Saturday, April 20, 2019

One Case for Keeping "Statistical Significance:" Beats the Alternatives

I wrote a few weeks back that the American Statistical Association has published a special issue of it journal, the American Statistician, with a lead article proposing the abolition of "statistical significance" ("Time to Abolish `Statistical Significance'"?). John Ioannidis has estimated that 90% of medical research is statistically flawed, so one might expect him to be among the harsher critics of statistical significance.  But in the Journal of the American Medical Association, he goes the other way in "The Importance of Predefined Rules and Prespecified Statistical Analyses: Do Not Abandon Significance" (April 4, 2019). Here are a few of his themes:

The result of statistical research is often a yes-or-no outcome. Should a medical treatment be approved or not? Should a certain program or policy be expanded or cut?
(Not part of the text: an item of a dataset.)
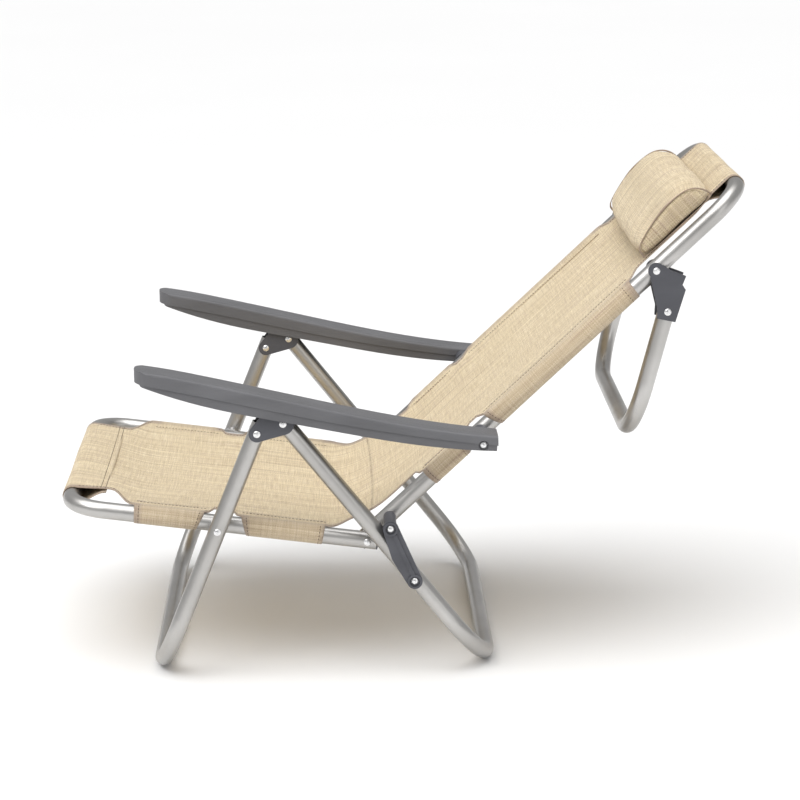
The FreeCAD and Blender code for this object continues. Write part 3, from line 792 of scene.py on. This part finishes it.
def pillow_uvs(piece):
    """Metres across and round the pillow; the end caps are laid out flat."""
    layer = piece.data.uv_layers.new(name="UVMap")
    centre = back_at(*PILLOW_MIDDLE)
    for face in piece.data.polygons:
        capped = abs(face.normal.x) > 0.75
        for index in face.loop_indices:
            place = piece.data.vertices[piece.data.loops[index].vertex_index].co
            side = Vector((place.y, place.z)) - centre
            if capped:
                layer.data[index].uv = (side.dot(BACK_WAY), side.dot(BACK_UP))
            else:
                turn = math.atan2(side.dot(BACK_UP), side.dot(BACK_WAY))
                layer.data[index].uv = (place.x, -turn * PILLOW_ROUND)
    tones = piece.data.attributes.new("edge", "FLOAT", "POINT")
    tones.data.foreach_set("value", [smooth((abs(v.co.x) - PILLOW_HALF + 0.010) / 0.003)
                                     for v in piece.data.vertices])


def make_pillow():
    ring = pillow_ring(40)
    count = len(ring)
    verts, faces = [], []
    half = PILLOW_HALF - PILLOW_END_IN
    inner = half - 0.004
    stations = [(-half, 0.90), (-inner, 1.0)]
    stations += [(lerp(-inner, inner, i / 40), 1.0) for i in range(1, 40)]
    stations += [(inner, 1.0), (half, 0.90)]
    for x, shrink in stations:
        scale = pillow_scale(x) * shrink
        for distance, height in ring:
            near = lerp(PILLOW_MIDDLE[0], distance, scale)
            rise = lerp(PILLOW_OUTLINE[-1][1], height, scale)
            verts.append(solid3(x, back_at(near, rise)))
    for i in range(len(stations) - 1):
        for k in range(count):
            a, b = i * count + k, i * count + (k + 1) % count
            faces.append((a, b, b + count, a + count))
    faces.append(tuple(range(count - 1, -1, -1)))
    faces.append(tuple(range((len(stations) - 1) * count, len(stations) * count)))
    pillow = mesh_object("head_pillow_cloth", verts, faces, PILLOW_CLOTH)
    mesh_maker = pillow.modifiers.new("even", "REMESH")
    mesh_maker.mode = "VOXEL"
    mesh_maker.voxel_size = PILLOW_MESH
    mesh_maker.use_smooth_shade = True
    apply_modifiers(pillow)
    fill_pillow(pillow)
    crease_pillow(pillow)
    finer = pillow.modifiers.new("finer", "SUBSURF")
    finer.levels = 1
    finer.render_levels = 1
    apply_modifiers(pillow)
    pillow.data.polygons.foreach_set("use_smooth", [True] * len(pillow.data.polygons))
    pillow_uvs(pillow)
    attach(pillow, "back")
    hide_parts("head_pillow")
    make_pillow_seams()


def make_pillow_seams():
    """Rolled seam round each end of the pillow."""
    ring = pillow_ring(72)
    verts, faces = [], []
    around = 8
    for side in (-1, 1):
        x = side * (PILLOW_HALF - SEAM_IN)
        first = len(verts)
        for k, (distance, height) in enumerate(ring):
            scale = pillow_scale(x)
            near = lerp(PILLOW_MIDDLE[0], distance, scale)
            centre = back_at(near, lerp(PILLOW_OUTLINE[-1][1], height, scale))
            out = (centre - back_at(*PILLOW_MIDDLE)).normalized()
            for n in range(around):
                angle = 2 * math.pi * n / around
                place = centre + out * (0.0014 + 0.0013 * math.sin(angle))
                verts.append(solid3(x + 0.0013 * math.cos(angle), place))
        for k in range(len(ring)):
            for n in range(around):
                a = first + k * around + n
                b = first + k * around + (n + 1) % around
                c = first + (k + 1) % len(ring) * around + (n + 1) % around
                d = first + (k + 1) % len(ring) * around + n
                faces.append((a, b, c, d) if side > 0 else (d, c, b, a))
    seam = mesh_object("head_pillow_seams", verts, faces, SEAM_CLOTH)
    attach(seam, "back")


# ---- stage ------------------------------------------------------------------------------------
FLOOR_HALF = 150.0
FLOOR_Z = -0.0005


def make_stage():
    corners = [(x * FLOOR_HALF, y * FLOOR_HALF, 0.0) for x, y in ((-1, -1), (1, -1), (1, 1), (-1, 1))]
    floor = mesh_object("floor", corners, [(0, 1, 2, 3)], floor_material(), False)
    floor.location.z = FLOOR_Z
    world = bpy.data.worlds.new("studio")
    bpy.context.scene.world = world
    world.use_nodes = True
    background = world.node_tree.nodes["Background"]
    background.inputs["Color"].default_value = (1.0, 1.0, 1.0, 1.0)
    background.inputs["Strength"].default_value = 0.50
    sun = bpy.data.lights.new("sky_light", "SUN")
    sun.angle = math.radians(70)
    sun.energy = 2.1
    holder = bpy.data.objects.new("sky_light", sun)
    holder.rotation_euler = (math.radians(14), math.radians(16), 0.0)
    bpy.context.scene.collection.objects.link(holder)


def area_light(name, place, target, size, power):
    lamp = bpy.data.lights.new(name, "AREA")
    lamp.shape = "RECTANGLE"
    lamp.size, lamp.size_y = size
    lamp.energy = power
    holder = bpy.data.objects.new(name, lamp)
    holder.location = place
    holder.rotation_euler = (Vector(target) - Vector(place)).to_track_quat("-Z", "Y").to_euler()
    bpy.context.scene.collection.objects.link(holder)


def make_lights():
    middle = (0.0, 0.0, 0.3)
    area_light("key", (1.6, -1.6, 2.4), middle, (1.8, 1.4), 16.0)
    area_light("top", (0.2, 0.3, 2.8), middle, (2.4, 2.0), 14.0)
    area_light("side", (2.4, 1.6, 1.2), middle, (1.4, 1.4), 6.0)


CAMERA_AT = (3.658, -0.0868, 1.1274)
CAMERA_YAW = math.radians(1.387)
CAMERA_PITCH = math.radians(12.679)
CAMERA_ROLL = math.radians(-0.501)
CAMERA_LENS = 124.0


def make_camera():
    forward = Vector((-math.cos(CAMERA_PITCH) * math.cos(CAMERA_YAW),
                      math.cos(CAMERA_PITCH) * math.sin(CAMERA_YAW), -math.sin(CAMERA_PITCH)))
    level = forward.cross(Vector((0, 0, 1))).normalized()
    upward = level.cross(forward)
    right = level * math.cos(CAMERA_ROLL) + upward * math.sin(CAMERA_ROLL)
    up = upward * math.cos(CAMERA_ROLL) - level * math.sin(CAMERA_ROLL)
    data = bpy.data.cameras.new("camera")
    data.lens = CAMERA_LENS
    data.sensor_width = 36.0
    camera = bpy.data.objects.new("camera", data)
    turned = Matrix((right, up, -forward)).transposed().to_4x4()
    turned.translation = Vector(CAMERA_AT)
    camera.matrix_world = turned
    bpy.context.scene.collection.objects.link(camera)
    bpy.context.scene.camera = camera


dress_frame()
make_sling()
make_stitching()
make_pillow()
make_stage()
make_lights()
make_camera()
bpy.context.scene.view_settings.view_transform = "Standard"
Should one potential effect be studied more, or should it be ruled out as a cause? Thus, while it's fine for researchers to emphasize that all results come with degree of uncertainty, at some point it's necessary to decide both how research and how applications of that research in the real world should proceed. Ioannidis writes:
Changing the approach to defining statistical and clinical significance has some merits; for example, embracing uncertainty, avoiding hyped claims with weak statistical support, and recognizing that “statistical significance” is often poorly understood. However, technical matters of abandoning statistical methods may require further thought and debate. Behind the so-called war on significance lie fundamental issues about the conduct and interpretation of research that extend beyond (mis)interpretation of statistical significance. These issues include what effect sizes should be of interest, how to replicate or refute research findings, and how to decide and act based on evidence. Inferences are unavoidably dichotomous—yes or no—in many scientific fields ranging from particle physics to agnostic omics analyses (ie, massive testing of millions of biological features without any a priori preference that one feature is likely to be more important than others) and to medicine. Dichotomous decisions are the rule in medicine and public health interventions. An intervention, such as a new drug, will either be licensed or not and will either be used or not.
Yes, statistical significance has a number of problems. It would be foolish to rely on it exclusively. But what will be used instead? And will it be better or worse as a way of making such decisions? No method of making such decisions is proof against bias. Ioannidis writes: 
Many fields of investigation (ranging from bench studies and animal experiments to observational population studies and even clinical trials) have major gaps in the ways they conduct, analyze, and report studies and lack protection from bias. Instead of trying to fix what is lacking and set better and clearer rules, one reaction is to overturn the tables and abolish any gatekeeping rules (such as removing the term statistical significance). However, potential for falsification is a prerequisite for science. Fields that obstinately resist refutation can hide behind the abolition of statistical significance but risk becoming self-ostracized from the remit of science. Significance (not just statistical) is essential both for science and for science-based action, and some filtering process is useful to avoid drowning in noise.
Ioannidis argues that the removal of statistical significance will tend to make things harder to rule out, because those who wish to believe something is true will find it easier to make that argument. Or more precisely: 
Some skeptics maintain that there are few actionable effects and remain reluctant to endorse belabored policies and useless (or even harmful) interventions without very strong evidence. Conversely, some enthusiasts express concern about inaction, advocate for more policy, or think that new medications are not licensed quickly enough. Some scientists may be skeptical about some research questions and enthusiastic about others. The suggestion to abandon statistical significance1 espouses the perspective of enthusiasts: it raises concerns about unwarranted statements of “no difference” and unwarranted claims of refutation but does not address unwarranted claims of “difference” and unwarranted denial of refutation.
The case for not treating statistical significance as the primary goal of an analysis seems to me ironclad. The case is strong for putting less emphasis on statistical significance and correspondingly more emphasis on issues like what data is used, the accuracy of data measurement, how the measurement corresponds to theory, the potential importance of a result, what factors may be confounding the analysis, and others. But the case for eliminating statistical significance from the language of research altogether, with the possibility that it will be replaced by an even squishier and more subjective decision process, is a harder one to make.